Gun shows are the cheapest price in my area. I got my S&W at Orlando show 2yrs ago for about $160 under list.:smt1099


----------



## AZ Outlaws (Dec 3, 2007)

ya0 said:


> i don't know how to post pictures but heres a link "http://www.smith-wesson.com/webapp/wcs/stores/servlet/ProductDisplay?catalogId=11101&storeId=10001&productId=14718&langId=-1&parent_category_rn=15709&isFirearm=Y" anyone know where i can get one for a cheaper price...or perhaps a used one?


The link doesn't work...


----------



## ya0 (Jul 10, 2008)

try this one [ http://www.smith-wesson.com/webapp/...d=10001&productId=14718&langId=-1&isFirearm=Y ]


----------



## Baldy (Jun 21, 2006)

I am sure glad my wife got hers about four years ago for $600.:mrgreen: I can tell you one thing about her gun and that is it has never failed to fire and it has shot nothing but reloads for years now.:smt023


----------



## ya0 (Jul 10, 2008)

thats a nice piece you got there! for 600?? your wife got a deal!! i wish i could find a 45mm for that price


----------



## DevilsJohnson (Oct 21, 2007)

I see those go around 600.00 to 650.00 a lot around here I haven't got one yet but it might happen..lol..Many times I come out of a gun store with something different than what I was thinking about going in:mrgreen:

I've not shot the Smith a lot but have shot one some. It seemed to be a pretty nice 1911 pistol.


----------



## USAFgsm (Dec 18, 2006)

DevilsJohnson said:


> I see those go around 600.00 to 650.00 a lot around here I haven't got one yet but it might happen..lol..Many times I come out of a gun store with something different than what I was thinking about going in:mrgreen:


No kidding. A S&W 1911 has been "next" on my list for quite some time now, but its hard to save up the money for one when i keep leaving gun shows with AR-15s, Ruger revolvers, and the new Kel-Tec i just ordered :smt076


----------



## JeffWard (Aug 24, 2007)

ya0 said:


> thats a nice piece you got there! for 600?? your wife got a deal!! i wish i could find a 45mm for that price


A 45mm???? Wow... That's gotta kick like a mule... and expensive too...

LOL

JW


----------



## ya0 (Jul 10, 2008)

I shot a colt 45 before and it was pretty smooth....not sure on how the 1911 s&w feels since i never shot one yet....to the owners out there how good is the handling?


----------



## Baldy (Jun 21, 2006)

S&W 1911's are as accurate as any other production pistol in it's class.

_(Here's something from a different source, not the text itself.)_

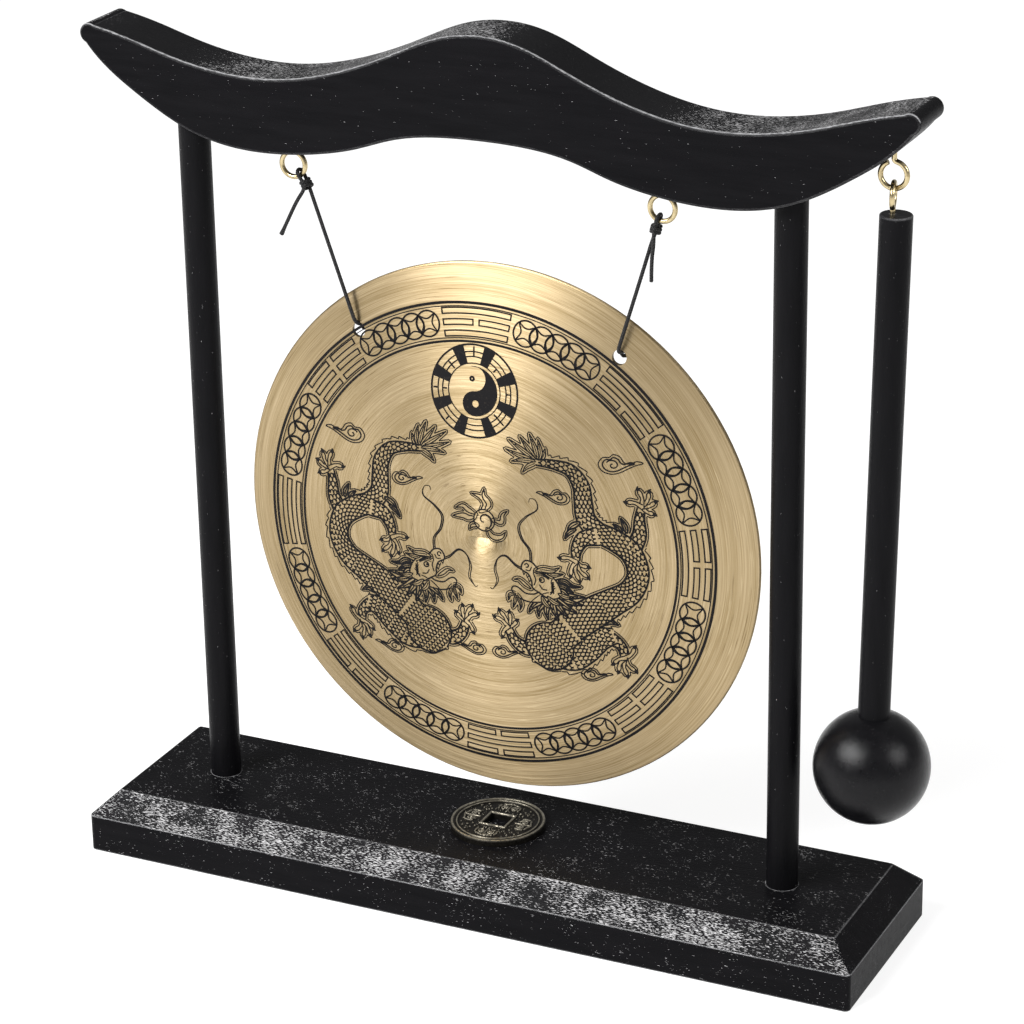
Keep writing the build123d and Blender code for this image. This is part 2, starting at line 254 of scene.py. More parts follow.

The 1911 design has more of a push than a snap of say a .40cal. The .45acp is a low preasure round that is a pleasure to shoot. Most ladies love them after they shoot them. It's all my wife owns now and she wouldn't have it any other way. She has a 3" Kimber CDP Ultra for carry and a 5" S&W for home and the range. :smt023


----------



## ya0 (Jul 10, 2008)

thumbs up to wifey!


----------